I wonder if Linda is equally "proud" of the "courage" exhibited by the Christians in Delaware who chased a Jewish family out of the community for challenging school board prayers. The self-righteous, mob-mentality of the Christians there is no different from what was expressed in Munford — it just didn’t get a chance to go quite a far.

Linda talks about others being “tolerant” of Christians, but Christians like her have no idea what tolerance is — for them, “tolerance” is minorities learning to keep their mouths shut and submitting like dhimmis to the Christian regime while the only “tolerance” they have to show others is to allow them to exist. Treating them like full equals in the social and political sphere is simply out of the question.

Don't believe me?
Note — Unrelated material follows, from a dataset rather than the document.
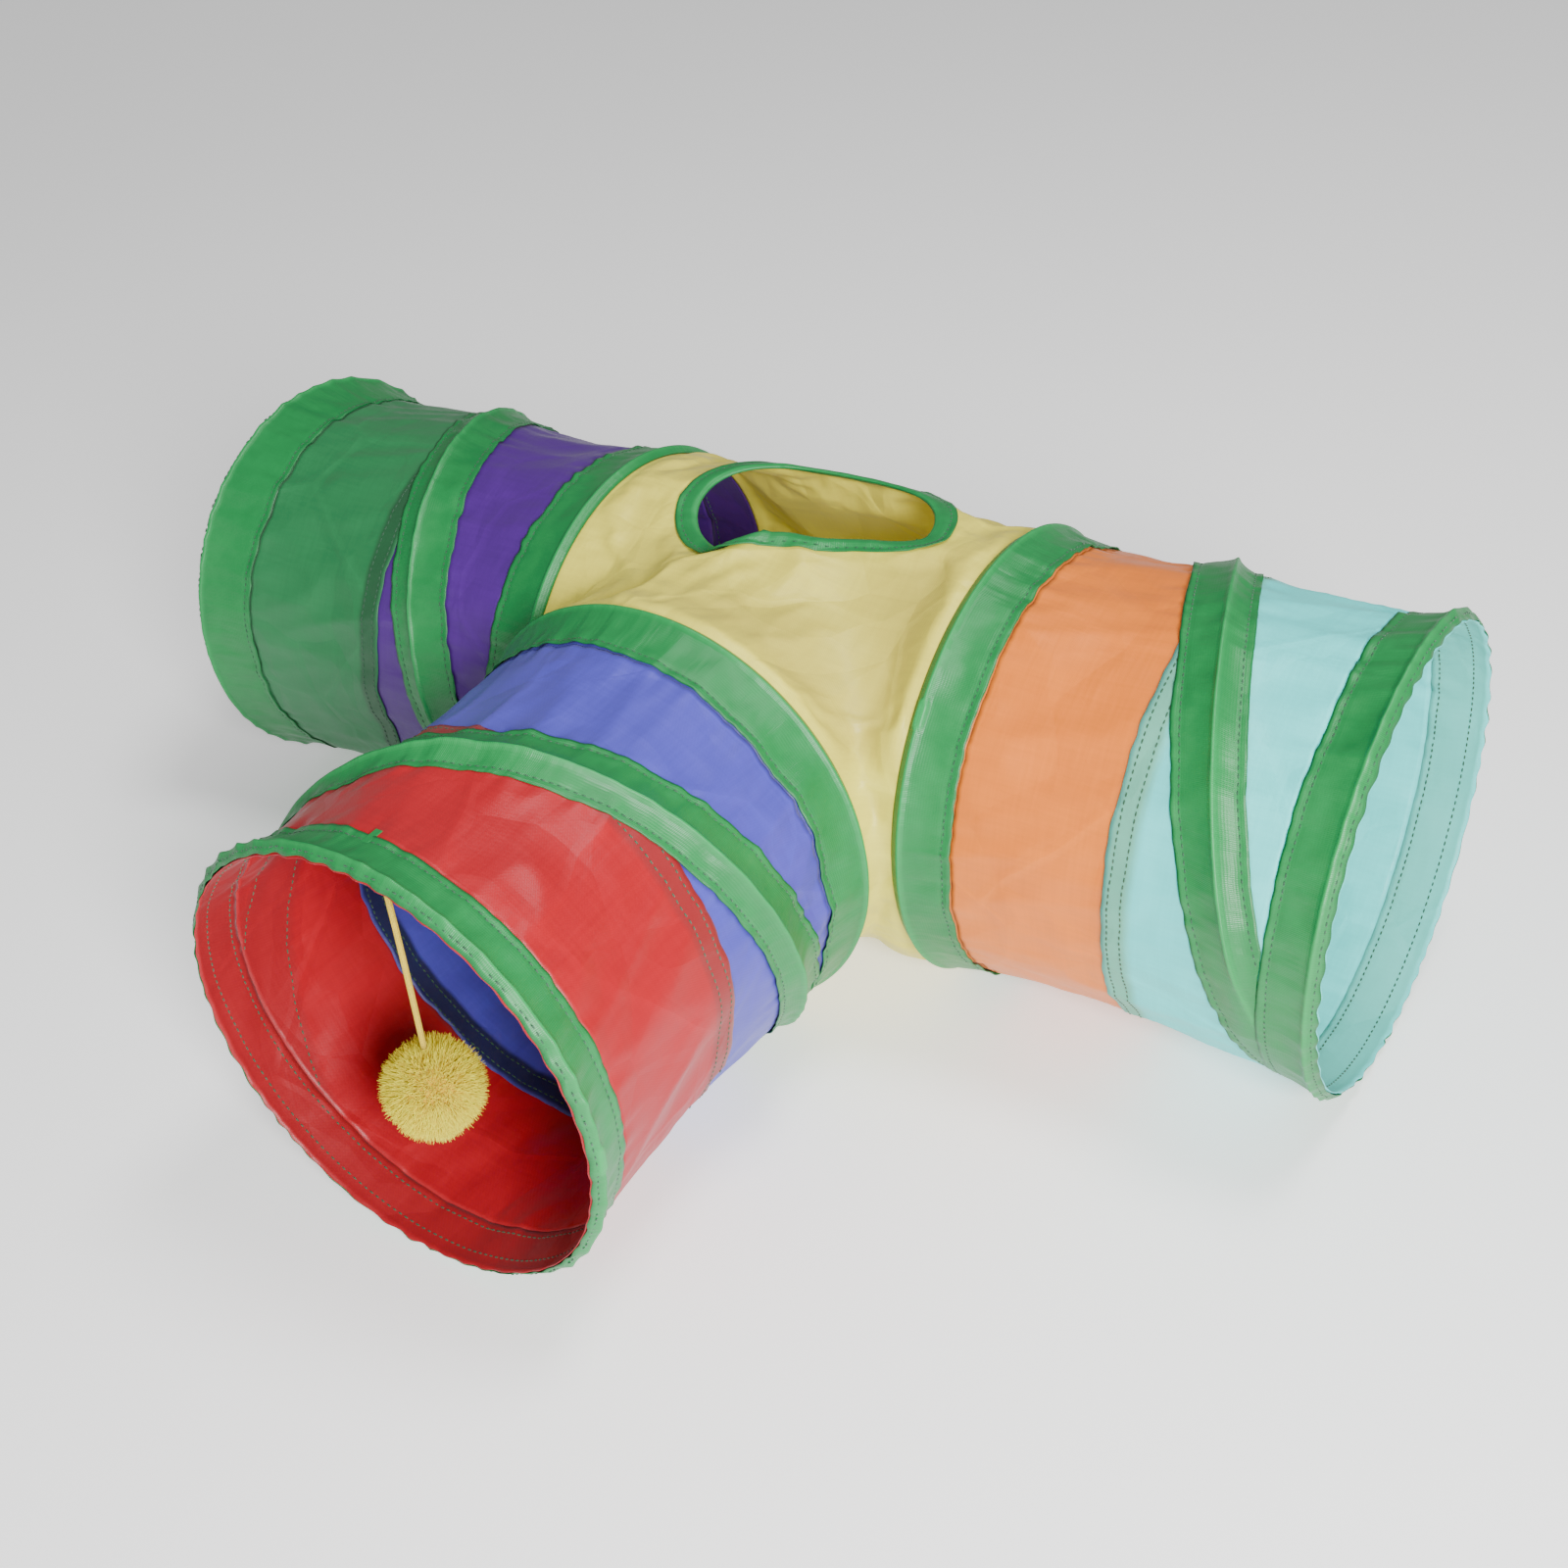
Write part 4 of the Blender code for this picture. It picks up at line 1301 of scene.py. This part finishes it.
def make_hub_cloth(hub):
    """The hub's sleeve: a rounded tee, cut open, folded, draped and given painted shade in the hollows of its
    folds.
    """
    piece = hub_tee(hub, 0.014)
    shape = bmesh.new()
    shape.from_mesh(piece.data)
    for _ in range(4):
        shape.normal_update()
        for vert in shape.verts:
            away = vert.co - hub.centre
            if -hub.ends["left"] - 0.012 < away.x < hub.ends["right"] + 0.012 \
                    and away.y > -hub.ends["front"] - 0.012:
                vert.co -= vert.normal * hub_skin(hub, vert.co) * 0.7
        bmesh.ops.smooth_vert(shape, verts=shape.verts, factor=0.3,
                              use_axis_x=True, use_axis_y=True, use_axis_z=True)
    tuck = bpy.context.scene.tunnel_hub.tuck
    for arm in hub.arms.values():
        cut_off(shape, arm.matrix.translation + arm.along * tuck, arm.along)
    inside = [face for face in shape.faces if face.calc_center_median().z > hub.centre.z + 0.05
              and hub.oval(*face.calc_center_median().xy) < 0.97]
    bmesh.ops.delete(shape, geom=inside, context="FACES")
    for vert in shape.verts:
        away = vert.co - hub.centre
        near_end = min(hub.ends["right"] + tuck - away.x, hub.ends["left"] + tuck + away.x,
                       hub.ends["front"] + tuck + away.y)
        if near_end < 1e-5:
            continue
        if vert.co.z > hub.centre.z + 0.04:
            oval = hub.oval(vert.co.x, vert.co.y)
            vert.co.z += hub.lift(vert.co.x, vert.co.y)
            if vert.is_boundary:
                vert.co.x = hub.hole.x + (vert.co.x - hub.hole.x) / oval * 1.01
                vert.co.y = hub.hole.y + (vert.co.y - hub.hole.y) / oval * 1.01
                vert.co.z = hub.height(vert.co.x, vert.co.y)
    shape.normal_update()
    for vert in shape.verts:
        free = ramp(0.0, 0.030, edge_distance(hub, vert.co))
        vert.co += vert.normal * (hub_folds(hub, vert.co)[0] - 0.0016) * free
    bmesh.ops.remove_doubles(shape, verts=shape.verts, dist=2e-4)
    face_out(shape, hub.centre)
    area = sum(face.calc_area() for face in shape.faces)
    shape.to_mesh(piece.data)
    shape.free()
    drape(piece, lambda co: 1.0 if edge_distance(hub, co) < 0.0035 else 0.0, 0.011)
    shape = bmesh.new()
    shape.from_mesh(piece.data)
    for vert in shape.verts:
        vert.co.z = max(vert.co.z, 0.0012)
        base = hub_skin(hub, vert.co)
        if base > 0.010:
            vert.co -= vert.normal * (base - 0.010)
    tone = shape.verts.layers.float.new("tone")

    def sleeve_uv(corner, _):
        away = corner - hub.centre
        return away.x, math.atan2(away.y, away.z) * hub.radius

    write_uv(shape, sleeve_uv)
    for vert in shape.verts:
        # Painted shade in the hollows of the folds, away from the edges.
        hollow = ramp(0.4, -0.6, hub_folds(hub, vert.co)[1])
        vert[tone] = 0.42 * hollow * ramp(0.0, 0.025, edge_distance(hub, vert.co))
    shape.to_mesh(piece.data)
    shape.free()
    piece.data.shade_smooth()
    fine = piece.modifiers.new("fine", "SUBSURF")
    fine.levels = fine.render_levels = 1
    settle(piece)
    thicken(piece, bpy.context.scene.tunnel_cloth.cloth)
    attach(piece, "hub", ("hub_sleeve",))
    width = FULL_TURN * hub.radius
    max(area / width, 0.05)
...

I stumbled across this comment by D. Ox on something totally unrelated:

Real tolerance? Means either learn to tolerate the majority culture you move to or are born into or go somewhere else. That's reality. Every society depends on having a coherent culture. That's NOT a POGROM, it's just reality.

Of course, options like making changes in the "majority culture," that the political institutions should reflect more than the "majority culture," or that a nation's culture should not be defined to include only the "majority" are completely ignored. "Tolerance" is just another form of "submission" which minorities display towards the majority; the majority, in turn, has no obligation to "tolerate" anything — whatever is part of the majority culture must be submitted to. Thus blacks must "tolerate" the segregation imposed on them by whites, women must "tolerate" being denied the right to vote, and non-Christians must "tolerate" how some Christians abuse their positions of power to get the government to endorse their religious beliefs.

Frankly, it makes me sick.

 

Note: the above message from Linda was originally posted a comment here. I am using it as a Mailbag feature because blog comments are a similar sort of feedback to email comments and, after all, I do receive copies of these comments in my email.